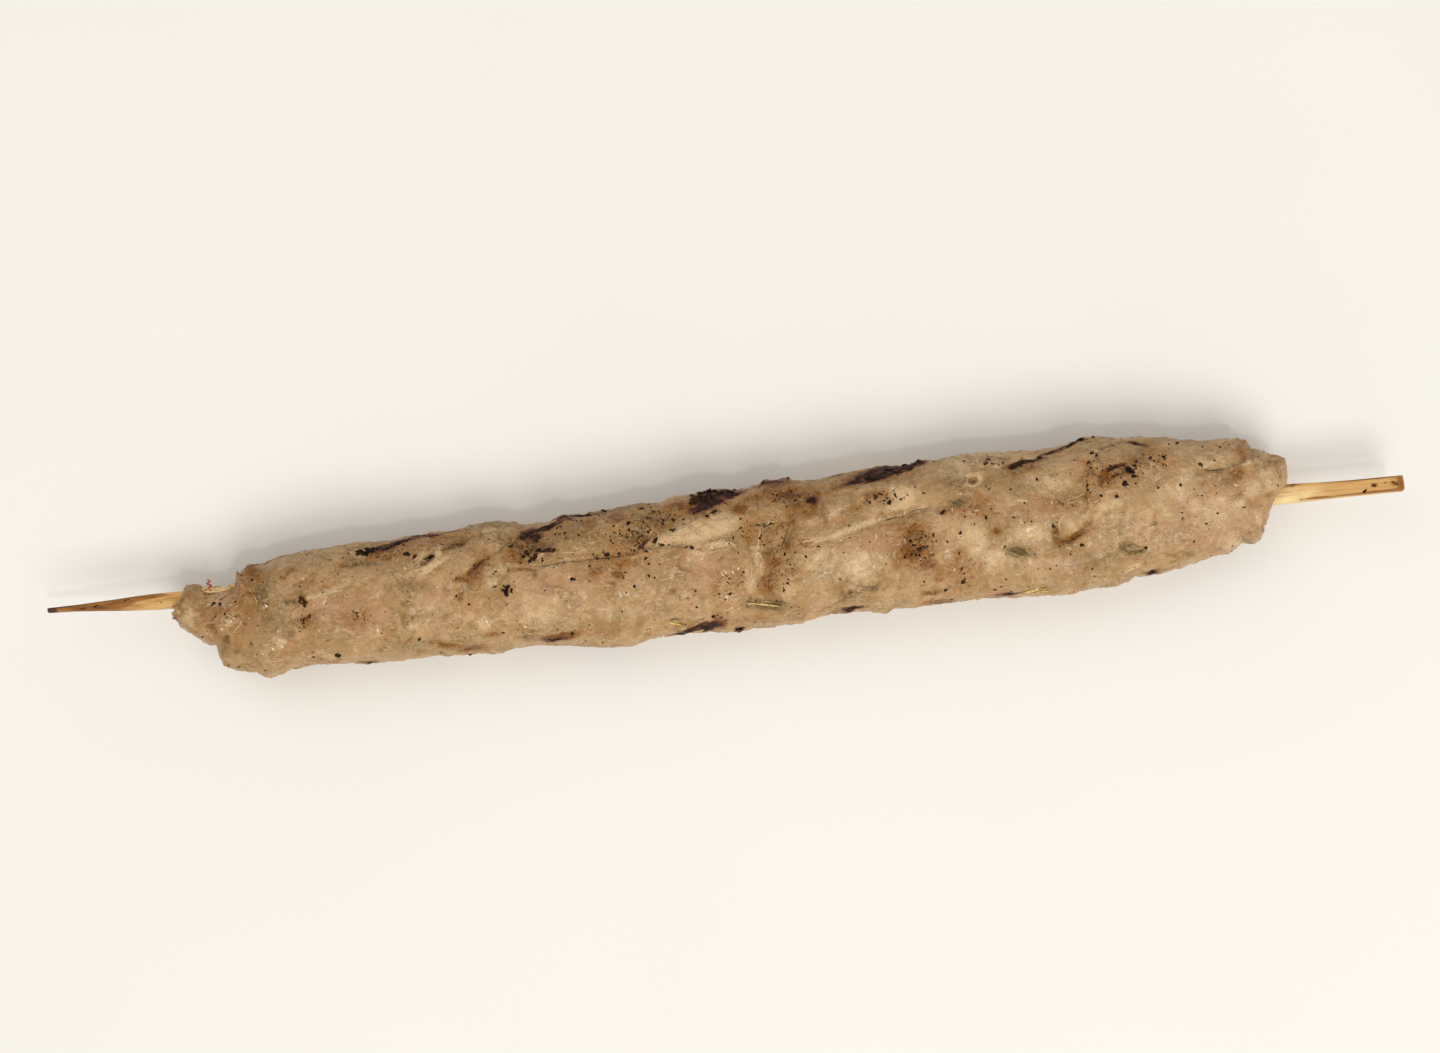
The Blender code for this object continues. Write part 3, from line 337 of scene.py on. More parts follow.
# The stick's browned, charred and greasy places, written as the meat's patches are.
STICK_BROWN = [
    (-119, 0.2, 4, 0.9, 0, 0.8), (-112.5, 0.5, 3.6, 0.6, 2, 0.9), (-115.5, 0, 2, 0.6, 0, 0.9),
    (-106.5, 1.2, 3, 0.4, 0, 0.7), (-109.5, -1.5, 4, 0.25, 0, 0.7), (119, -1.15, 6.5, 0.2, 0, 0.75),
    (124.6, 0.2, 0.6, 2, 0, 0.5), (119.8, 0.05, 0.5, 0.3, 0, 0.95), (123.6, 0.1, 0.7, 0.35, -35, 0.6),
    (105, 1.8, 1.6, 0.4, 0, 0.6), (110, -1.2, 3, 0.2, 0, 0.6), (-105.6, 0.4, 3.6, 0.5, 0, 0.25),
    (-102.6, 0.9, 1.4, 0.6, 0, 0.2),
]
STICK_CHAR = [
    (-124.7, 0.2, 1.1, 1.2, 0, 1.2), (-121, 0.9, 2.4, 0.25, 3, 0.7), (-114, 1.3, 4, 0.25, 2, 0.6),
    (-107, 1.6, 3, 0.2, 0, 0.5),
]
# Dark marks burnt into the stick, written as the crumbs are.
STICK_MARKS = [
    (117.95, -0.85, 0.3, 0.2, 20), (118.3, -0.6, 0.22, 0.12, 50), (117.7, -1, 0.2, 0.1, 0),
    (119.6, 0.1, 0.3, 0.14, 10), (119.9, -0.05, 0.2, 0.12, 0), (123.4, 0.3, 0.3, 0.1, -35),
    (124, -0.1, 0.25, 0.1, -40), (121.9, 0.35, 0.16, 0.1, 0), (-104.1, -0.1, 0.2, 0.1, 10),
    (-109.2, -1.35, 0.25, 0.08, 0), (-107, -1.4, 0.2, 0.07, 0), (-113, -1, 0.3, 0.07, 0),
    (-117, -0.75, 0.3, 0.07, 0), (-119.6, -0.5, 0.3, 0.06, 0), (-116.2, 0.3, 0.5, 0.12, 5),
    (-118.6, 0.1, 0.4, 0.1, 0), (-110.4, 0.9, 0.5, 0.08, 3), (-105.6, 1, 0.4, 0.07, 0),
    (104.8, 1.3, 0.3, 0.08, -5), (106.2, -1.2, 0.3, 0.07, 0),
]
STICK_FAT = [
    (103.4, -1, 3, 1.6, 10, 1), (107.4, -0.3, 2.6, 1, 0, 0.8), (-103.6, -0.9, 2.6, 0.7, 0, 0.25),
    (-93, 1.7, 4, 0.6, 0, 1),
]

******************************

> What the task asks: Copy out the data shown above without altering anything.

> Solution to the problem:
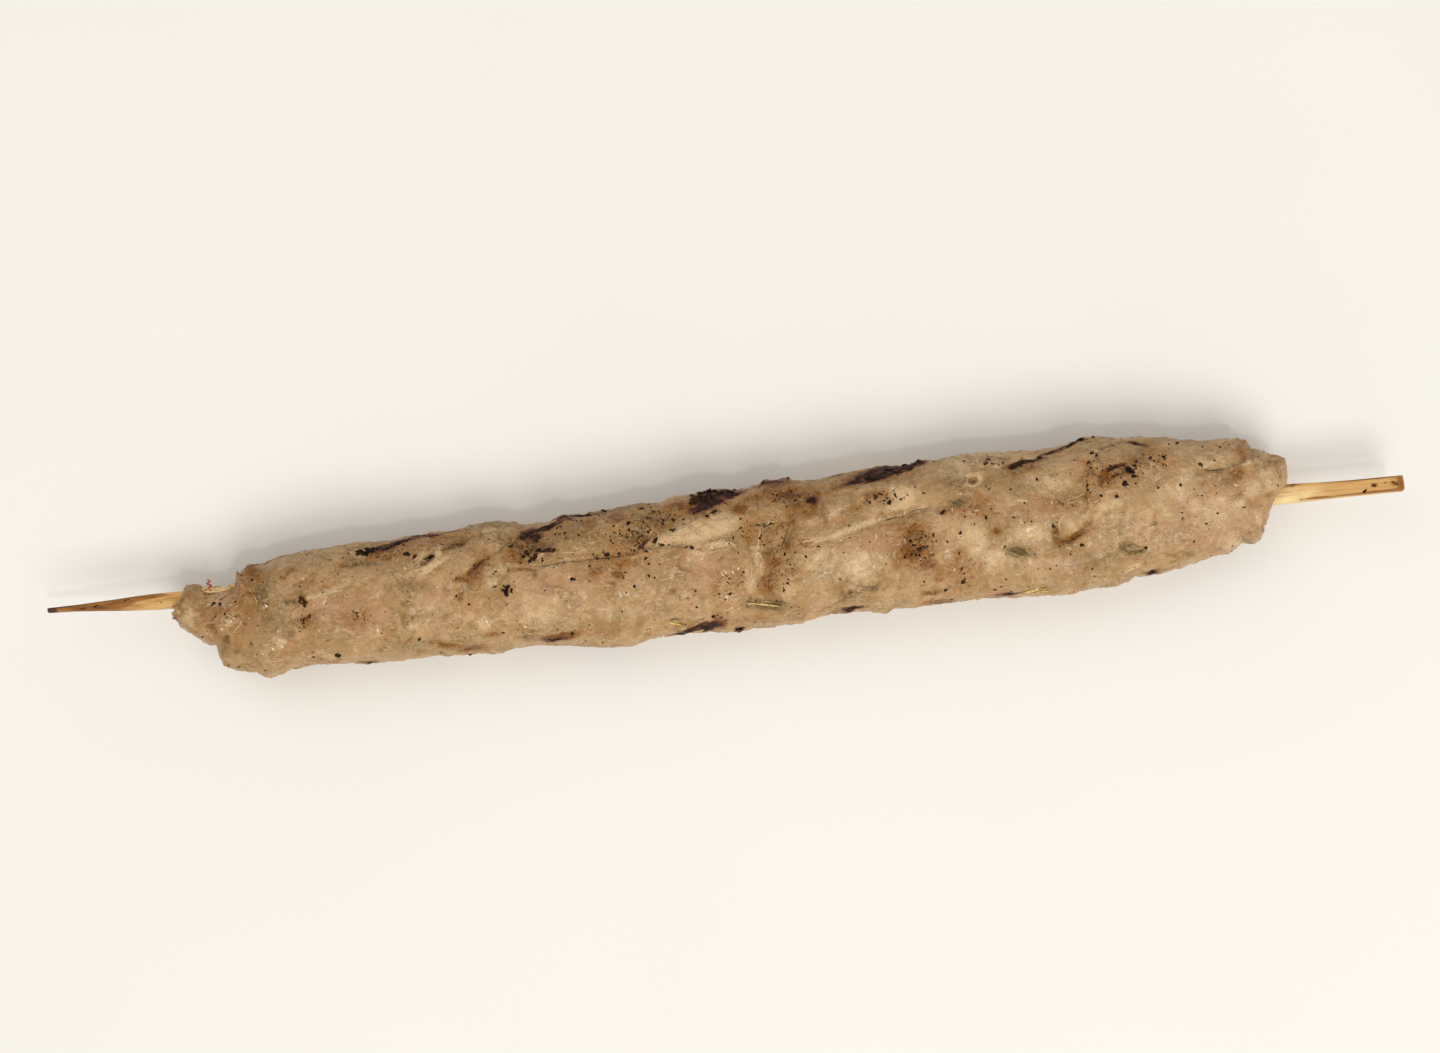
The Blender code for this object continues. Write part 3, from line 337 of scene.py on. More parts follow.
# The stick's browned, charred and greasy places, written as the meat's patches are.
STICK_BROWN = [
    (-119, 0.2, 4, 0.9, 0, 0.8), (-112.5, 0.5, 3.6, 0.6, 2, 0.9), (-115.5, 0, 2, 0.6, 0, 0.9),
    (-106.5, 1.2, 3, 0.4, 0, 0.7), (-109.5, -1.5, 4, 0.25, 0, 0.7), (119, -1.15, 6.5, 0.2, 0, 0.75),
    (124.6, 0.2, 0.6, 2, 0, 0.5), (119.8, 0.05, 0.5, 0.3, 0, 0.95), (123.6, 0.1, 0.7, 0.35, -35, 0.6),
    (105, 1.8, 1.6, 0.4, 0, 0.6), (110, -1.2, 3, 0.2, 0, 0.6), (-105.6, 0.4, 3.6, 0.5, 0, 0.25),
    (-102.6, 0.9, 1.4, 0.6, 0, 0.2),
]
STICK_CHAR = [
    (-124.7, 0.2, 1.1, 1.2, 0, 1.2), (-121, 0.9, 2.4, 0.25, 3, 0.7), (-114, 1.3, 4, 0.25, 2, 0.6),
    (-107, 1.6, 3, 0.2, 0, 0.5),
]
# Dark marks burnt into the stick, written as the crumbs are.
STICK_MARKS = [
    (117.95, -0.85, 0.3, 0.2, 20), (118.3, -0.6, 0.22, 0.12, 50), (117.7, -1, 0.2, 0.1, 0),
    (119.6, 0.1, 0.3, 0.14, 10), (119.9, -0.05, 0.2, 0.12, 0), (123.4, 0.3, 0.3, 0.1, -35),
    (124, -0.1, 0.25, 0.1, -40), (121.9, 0.35, 0.16, 0.1, 0), (-104.1, -0.1, 0.2, 0.1, 10),
    (-109.2, -1.35, 0.25, 0.08, 0), (-107, -1.4, 0.2, 0.07, 0), (-113, -1, 0.3, 0.07, 0),
    (-117, -0.75, 0.3, 0.07, 0), (-119.6, -0.5, 0.3, 0.06, 0), (-116.2, 0.3, 0.5, 0.12, 5),
    (-118.6, 0.1, 0.4, 0.1, 0), (-110.4, 0.9, 0.5, 0.08, 3), (-105.6, 1, 0.4, 0.07, 0),
    (104.8, 1.3, 0.3, 0.08, -5), (106.2, -1.2, 0.3, 0.07, 0),
]
STICK_FAT = [
    (103.4, -1, 3, 1.6, 10, 1), (107.4, -0.3, 2.6, 1, 0, 0.8), (-103.6, -0.9, 2.6, 0.7, 0, 0.25),
    (-93, 1.7, 4, 0.6, 0, 1),
]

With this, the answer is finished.